Moisés es un héroe. Su relación con Dios es la de un hijo astuto con un padre explosivo e impredecible. El Pentateuco, compuesto por los cinco primeros libros de la Biblia, cuenta la historia del pueblo judío desde la creación del mundo. Termina con el Deuteronomio, el que más me gusta del conjunto por la solemnidad trágica que exhibe su protagonista.
En uno de sus accesos de celo ególatra, el Dios del Deuteronomio condena a Moisés porque éste no le fue ententóreamente fiel en el desierto de Sin:
Por eso no entrarás en la tierra que voy a dar a los israelitas; solamente la verás de lejos. (Deu., 32: 52)

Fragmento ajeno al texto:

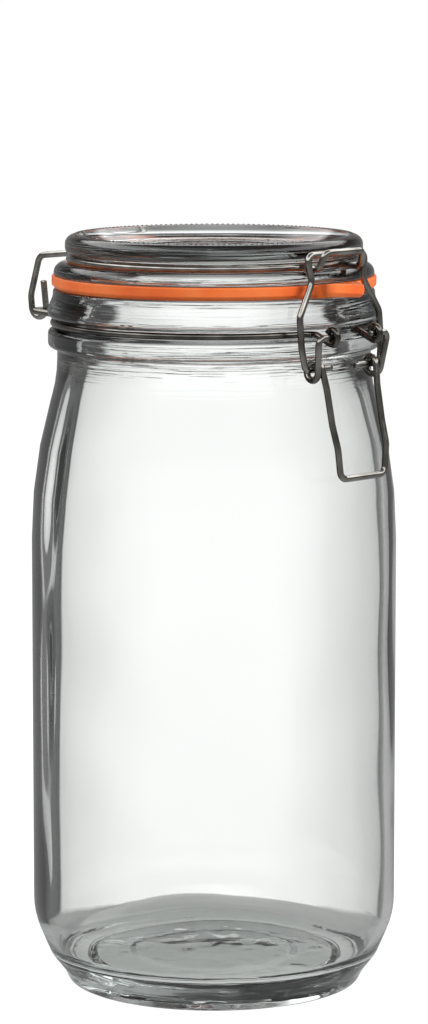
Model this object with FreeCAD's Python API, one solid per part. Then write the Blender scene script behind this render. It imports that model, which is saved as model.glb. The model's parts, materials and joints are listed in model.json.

Moisés ha revelado ser un consumado negociador. A largo de los cinco libros ha sabido digerir la cólera de su Dios, sortear sus arrebatos y aplacar las sentencias que dictaba sobre unos y otros. Pero en este momento, ya sea por su abnegación, ya porque vea que la ofensa es irreparable, ya sea porque en efecto está muy viejo, calla y acepta la muerte. El sacrificio por su pueblo me impresiona menos que su hermosa asunción de las veleidades de Yaveh, que no le permite hollar la tierra prometida. Después de pronunciar una bendición sobre su pueblo, hay una escena hermosa:
Moisés subió desde las llanuras de Moab al monte Nebo, a la cima del monte Pisga, frente a Jericó. El señor le permitió contemplar toda la tierra (…)
– Esta es la tierra que prometí con juramento a Abrahán, Isaac y Jacob diciendo: «Se la daré a tus descendientes». He querido que la vieras con tus propios ojos, pero tú no entrarás en ella. (Deu 64: 1 y 4).
Cuando leo este pasaje puedo ver a Moisés de pie en la montaña, al borde de su sueño, tras un ímprobo trabajo de liderazgo y sumisión cuyos frutos disfrutarán otros.